I love using children to embarrass adults. The other day, when the most adorable boy scout I’ve ever seen* asked me if I’d like to buy some popcorn to help support his troop, I asked him if he knew what discrimination was. He responded to the affirmative, and THEN I asked him if he knew that the boy scouts discriminate against people with different religious beliefs and gay people, too, and they hate me and my family, and did he REALLY want to be part of a hate group? His eyes got VERY big and the troop leaders alternately glared at me and stuttered.
Too sweet.
I’m going to go with the ‘No, I’m just fat’ answer if there’s a next time. 😀
That is too damn adorable. Also, that kid will carry that incident with him through the end of his days. CONGRATULATIONS, YOU HAVE A LEGACY.
My work here is done.
:bionic jumps away:
See, this is why you’re my hero.
:bionic jumps back:
I do my best!
:bionic jumps away:
DID YOU GET PACKAGES, GODDESS OF PACKAGES?

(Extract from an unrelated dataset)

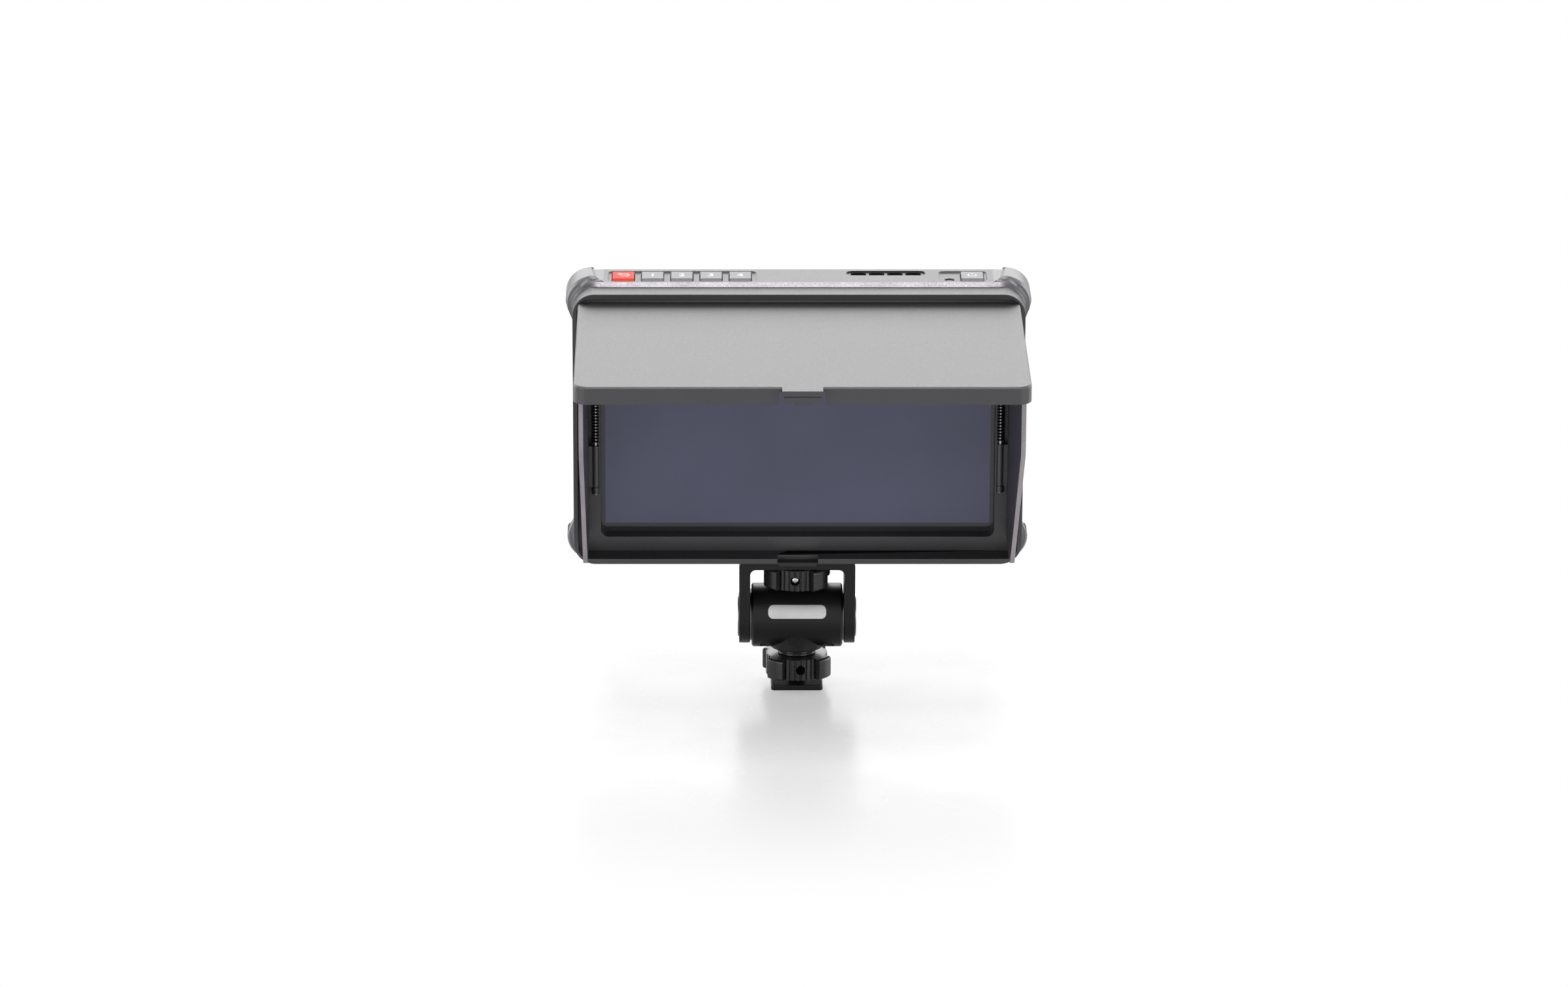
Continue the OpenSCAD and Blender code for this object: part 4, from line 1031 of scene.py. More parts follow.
@dataclass
class Key:
    """One of the keys on the monitor's top, with its printed symbol."""

    x: float
    width: float
    node: str
    symbol: Symbol
    look: Look
    foot: float = 97.25
    top: float = 99.4
    slope: float = 0.9
    soft: float = 0.3
    ink: float = 0.03
    ink_sink: float = 0.005
    ink_back: float = 0.4
    numeral: float = 4.3
    numeral_weight: float = 0.07

    def cap(self) -> Form:
        """Make the key's cap.

        Returns:
            The cap.
        """
        half = self.width / 2
        cap = Form.block((self.x - half, KEY_FRONT, self.foot), (self.x + half, KEY_BACK, self.top))
        cap.round_edges(lambda e: lies(e, Axis.UP, self.top) and lies(e, Axis.DEPTH, KEY_FRONT),
                        self.slope, 1)
        return cap.round_edges(lambda e: sharp(e) and not lies(e, Axis.UP, self.foot), self.soft, 3)

    def print_form(self) -> Form:
        """Make the flat symbol on top of the cap.

        Returns:
            The symbol.
        """
        if self.symbol is Symbol.POWER:
            stroke = Form.block((-0.2, 0.5, 0), (0.2, 1.9, self.ink))
            return self.arc(radius=1.45, line=0.4, sweep=300, start=120).add(stroke)
        if self.symbol is Symbol.RETURN:
            head = Form.prism([(-2.1, 1.1), (-0.8, 2.1), (-0.8, 0.1)], Axis.UP, 0, self.ink)
            bar = Form.block((-0.9, 0.88, 0), (0.7, 1.32, self.ink))
            tail = Form.block((-0.9, -1.52, 0), (0.7, -1.08, self.ink))
            bow = self.arc(radius=1.2, line=0.44, sweep=180, start=-90)
            return bow.move(Matrix.Translation((0.7, -0.1, 0))).add(bar).add(tail).add(head)
        text = bpy.data.curves.new("numeral", "FONT")
        text.body = self.symbol.value
        text.size = self.numeral
        text.offset = self.numeral_weight
        text.align_x = "CENTER"
        text.align_y = "CENTER"
        text.extrude = self.ink / 2
        holder = bpy.data.objects.new("numeral", text)
        mesh = bpy.data.meshes.new_from_object(holder)
        form = Form()
        form.bm.from_mesh(mesh)
        bpy.data.objects.remove(holder)
        bpy.data.curves.remove(text)
        bpy.data.meshes.remove(mesh)
        return form

    def arc(self, radius: float, line: float, sweep: float, start: float) -> Form:
        """Make part of a flat ring.

        Args:
            radius: the ring's middle radius.
            line: the width of its line.
            sweep: how far it turns, in degrees.
            start: where it starts, in degrees.

        Returns:
            The part of a ring.
        """
        form = Form()
        half = line / 2
        corners = [form.bm.verts.new((radius + x, 0, z))
                   for x, z in ((-half, 0), (half, 0), (half, self.ink), (-half, self.ink))]
        face = form.bm.faces.new(corners)
        bmesh.ops.rotate(form.bm, verts=form.bm.verts, cent=(0, 0, 0),
                         matrix=Matrix.Rotation(math.radians(start), 3, "Z"))
        bmesh.ops.spin(form.bm, geom=[face], cent=(0, 0, 0), axis=(0, 0, 1),
                       angle=math.radians(sweep), steps=24, use_duplicate=False)
        return form.settle()

    def build(self) -> None:
        """Build and dress the key."""
        publish(self.cap(), f"{self.node}_cap", self.look, self.node, edge_mm=0)
        middle = (self.x, (KEY_FRONT + KEY_BACK) / 2 + self.ink_back, self.top - self.ink_sink)
        label = self.print_form().move(Matrix.Translation(middle))
        publish(label, f"{self.node}_symbol", Look.INK, self.node, edge_mm=0, stands_for=False)


@dataclass
class Thumbwheel:
    """A knurled wheel with four smooth lobes and a cross hole."""

    node: str
    place: Matrix
    low: float
    bore: float
    hole_angle: float
    radius: float = 10.7
    lobe: float = 12.9
    height: float = 7.35
    lobe_half: float = 15.0
    flutes: int = 36
    groove: float = 0.6
    # A groove's slope starts and ends at these shares of a flute, counted from the groove's middle.
    groove_share: tuple[float, float] = (0.09, 0.21)
    lobe_edge: float = 0.9
    per_flute: int = 20
    cross_hole: float = 1.67
    locked: bool = False
    screw: float = 1.6
    screw_sink: float = 0.7
    screw_round: float = 1.3

    @property
    def stand(self) -> Matrix:
        """Where the wheel stands on its screw, and which way its cross hole points."""
        return Matrix.Translation((0, 0, self.low)) @ Matrix.Rotation(math.radians(self.hole_angle), 4, "Z")

    def reach(self, turn: float) -> float:
        """Say how far the wheel's outline reaches at an angle from its cross hole.

        Args:
            turn: the angle in degrees.

        Returns:
            The radius there.
        """
        from_lobe = abs((turn % 90) - 45)
        if from_lobe < self.lobe_half:
            return self.lobe + PAST
        wave = (turn * self.flutes / 360) % 1
        from_groove = min(wave, 1 - wave)
        bottom, crest = self.groove_share
        share = min(1.0, max(0.0, (from_groove - bottom) / (crest - bottom)))
        return self.radius - self.groove * (1 - share)

    def outline(self) -> list[tuple[float, float]]:
        """List the points of the wheel's plan.

        Returns:
            The points, one round.
        """
        count = self.flutes * self.per_flute
        points = []
        for turn in (360 * k / count for k in range(count)):
            reach = self.reach(turn)
            points.append((reach * math.cos(math.radians(turn)), reach * math.sin(math.radians(turn))))
        return points

    def build(self) -> None:
        """Build and dress the wheel."""
        wheel = Form.prism(self.outline(), Axis.UP, 0, self.height)
        limit = Form.rod(self.lobe, Axis.UP, 0, self.height, sides=96)
        limit.round_edges(lambda e: not runs(e, Axis.UP), self.lobe_edge, 5)
        wheel.combine(limit, "INTERSECT")
        wheel.cut(Form.rod(self.bore, Axis.UP, -PAST, self.height + PAST))
        wheel.cut(Form.rod(self.cross_hole, Axis.ACROSS, 0, self.lobe + PAST, (0, self.height / 2), 32))
        wheel.move(self.stand)
        publish(wheel, f"{self.node}_knob", Look.KNOB, self.node, self.place, edge_mm=0.12, steps=3)
        # The bright screw in the cross hole is a painted highlight: it stands in for the light seen through
        # the hole.
        if self.locked:
            publish(self.lock_screw(), f"{self.node}_lock_screw", Look.BRIGHT, self.node, self.place,
                    edge_mm=0, stands_for=False)

    def lock_screw(self) -> Form:
        """Make the round-ended bright steel screw in the cross hole, a painted highlight that stands in for
        the light seen through the hole.

        Returns:
            The screw.
        """
        tip = self.radius - self.screw_sink
        screw = Form.rod(self.screw, Axis.ACROSS, self.bore + PAST, tip, (0, self.height / 2), 32)
        screw.round_edges(lambda e: lies(e, Axis.ACROSS, tip), self.screw_round, 6)
        return screw.move(self.stand)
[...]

Also, why won’t you IM with me? I’m hurt. No really, there’s a large boulder pinning my abdomen, and I thought you could help.
I haven’t been home, I don’t know. Isn’t today Columbus day, though? That means no mail, AFAIK.
My internet at home is wonky–most of the time when I’m there, I can’t connect. Then, when I leave the apartment, it’ll connect, and AIM will be like “OMG WOW INTERNETS” and you’ll send me messages, but I won’t recieve them until I get home and it’s disconnected again.
So in other words, please to stop IMing me when I’m not there.
Oh rite, it is Columbus Day. The day that all First Nationers really love. About 1/3rd or so of me it totally outraged, the rest is pretty apathetic.
Your IM is mysterious. But now I know. And knowing? (Well you know the rest).
…IS HALF THE BATTLE.
I like how Columbus gets credit for something he didn’t even do. It’s almost as good as mission accomplished in terms of sheer ineptitude.